▶ **WHAT TO PRODUCE**:
Repeat each line word for word.

start DATA LINES

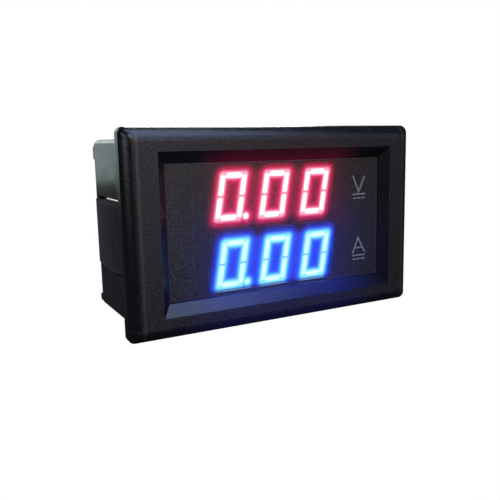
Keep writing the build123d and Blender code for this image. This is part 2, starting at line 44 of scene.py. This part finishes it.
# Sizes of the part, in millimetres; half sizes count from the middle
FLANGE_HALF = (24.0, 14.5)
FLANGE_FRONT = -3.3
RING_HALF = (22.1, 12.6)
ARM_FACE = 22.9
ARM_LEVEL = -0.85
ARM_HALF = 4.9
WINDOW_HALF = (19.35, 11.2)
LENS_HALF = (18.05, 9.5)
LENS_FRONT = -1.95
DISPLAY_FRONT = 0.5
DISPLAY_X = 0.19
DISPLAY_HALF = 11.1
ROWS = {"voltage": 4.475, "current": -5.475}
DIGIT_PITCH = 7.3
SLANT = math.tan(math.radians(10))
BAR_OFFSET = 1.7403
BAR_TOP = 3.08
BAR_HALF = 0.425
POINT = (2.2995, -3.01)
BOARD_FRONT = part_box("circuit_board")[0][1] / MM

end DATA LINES

▶ **ANSWER FOR THE TASK**:
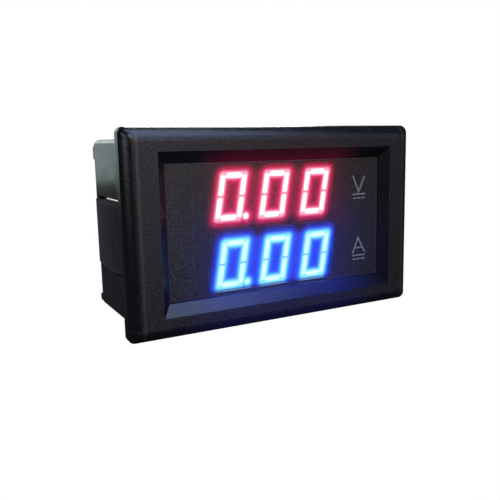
Keep writing the build123d and Blender code for this image. This is part 2, starting at line 44 of scene.py. This part finishes it.
# Sizes of the part, in millimetres; half sizes count from the middle
FLANGE_HALF = (24.0, 14.5)
FLANGE_FRONT = -3.3
RING_HALF = (22.1, 12.6)
ARM_FACE = 22.9
ARM_LEVEL = -0.85
ARM_HALF = 4.9
WINDOW_HALF = (19.35, 11.2)
LENS_HALF = (18.05, 9.5)
LENS_FRONT = -1.95
DISPLAY_FRONT = 0.5
DISPLAY_X = 0.19
DISPLAY_HALF = 11.1
ROWS = {"voltage": 4.475, "current": -5.475}
DIGIT_PITCH = 7.3
SLANT = math.tan(math.radians(10))
BAR_OFFSET = 1.7403
BAR_TOP = 3.08
BAR_HALF = 0.425
POINT = (2.2995, -3.01)
BOARD_FRONT = part_box("circuit_board")[0][1] / MM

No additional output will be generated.